Structural Transformation of Supported, Intercalated, and Doped Cu Nanostructures on FeO/Pt(111) under Oxidizing and Reducing Conditions

The structural evolution of supported metal catalysts often happens during reaction and can strongly influence their catalytic performance. Thus, understanding the structural transformation of metal catalysts under different conditions is critical to modulating their activity and stability. Here, Cu nanostructures on monolayer FeO film on Pt(111) have been constructed, which are used as model systems to study the structural changes of Cu under different treatment conditions by using scanning tunneling microscopy (STM) and X-ray photoelectron spectroscopy (XPS).

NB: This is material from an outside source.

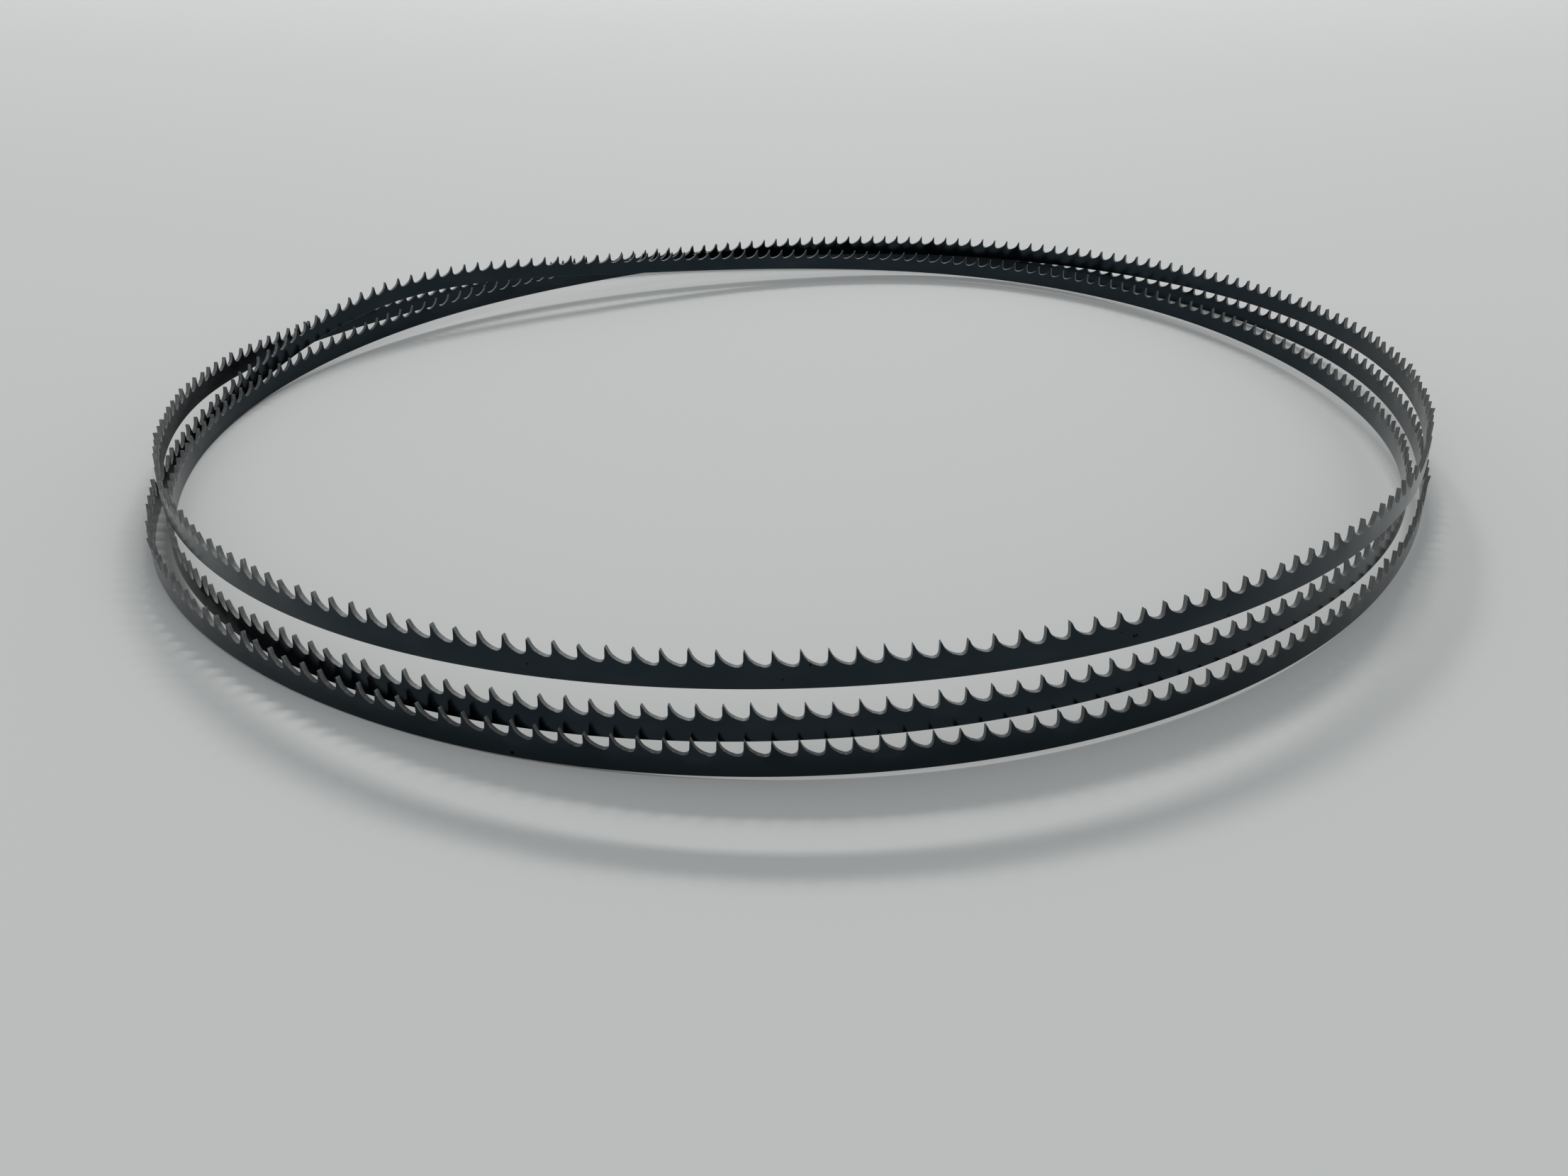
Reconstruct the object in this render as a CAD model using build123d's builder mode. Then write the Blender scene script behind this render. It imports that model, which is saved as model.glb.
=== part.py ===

Supported Cu nanostructures on FeO (Cu/FeO/Pt(111)) can be prepared by deposition of Cu at 100 K, and they can transform into intercalated Cu structures (FeO/Cu/Pt(111)) by annealing at 300 K in ultrahigh vacuum and further change to PtCu alloy (FeO/Pt/PtCu) at 700 K. Annealing the supported and intercalated Cu structures in O2 atmosphere induces the formation of Cu dopants in the FeO film (Cu x Fe y O z /Pt­(111)). Furthermore, intercalated and doped Cu nanostructures can be reversibly transformed into each other under redox treatments. The atomic identification of Cu structural evolution and the coordination environments of Cu dopants provide a deep understanding of Cu catalysts under reaction conditions.